While these dual-cell techniques can provide near perfect polarization independence, they require the development of polymers and new cell arrangements. Furthermore, using sandwiched liquid crystal gels requires high voltages to achieve relatively small phase shifts.
Work has also been undertaken to produce axially symmetric liquid crystals. Theoretically, the axial symmetry makes these cells completely polarization independent. However, this technology is relatively immature and it is likely that a relatively thick cell is required to achieve the required phase change making the cell response slow and transitions between pixels become blurred due to fringing fields. Further, it is not yet clear whether the axial symmetry can be achieved uniformly for each pixel in an LCOS cell.
Y. Pang and R. Gordon “Metal nano-grid reflective wave plate”, Opt. Express 17, 2871-2879 (2009) and A. Vengurlekar, “Polarization dependence of optical properties of metallodielectric gratings with sub-wavelength grooves in classical and conical mounts,” J. Appl. Phys. 104, 023,109-1-023,109-8 (2008) disclose a wave plate formed from a periodic grid structure comprised of alternating metal and dielectric regions.
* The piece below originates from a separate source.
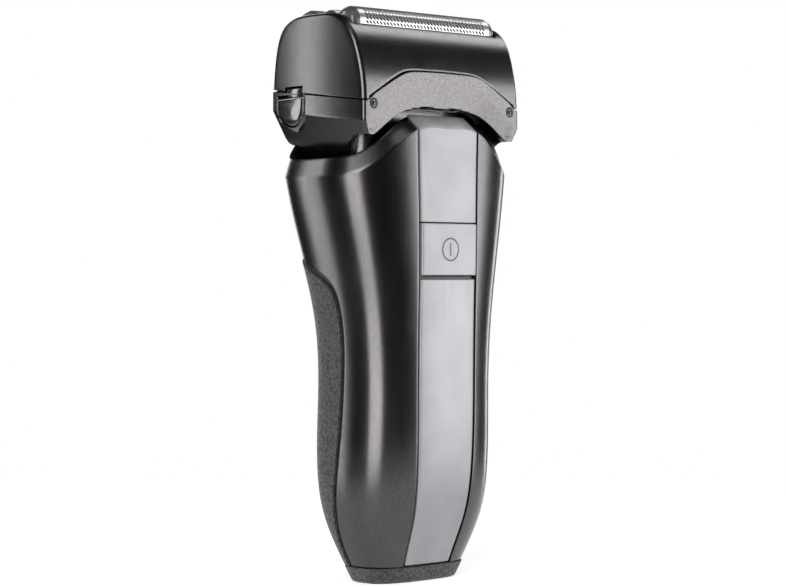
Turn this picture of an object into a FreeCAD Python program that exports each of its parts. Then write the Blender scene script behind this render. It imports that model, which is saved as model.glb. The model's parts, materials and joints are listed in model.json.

Pang and Gordon suggests that such a grid structure can achieve polarization independent attenuation in a dichroic LC cell or for polarization modulated vertical cavity surface emitting lasers. For applications requiring holographic projection such as are found in display and telecommunications, it can be advantageous to be able to control the output polarization and phase of the output light sequentially in either time or space. For such practical optical applications, for example, stereoscopic projection where the image for each eye is projected holographically in an orthogonal polarization state, more advanced control of phase and polarization is required.
The above techniques for providing polarization independent liquid crystal operation each have their relative disadvantages or shortfalls.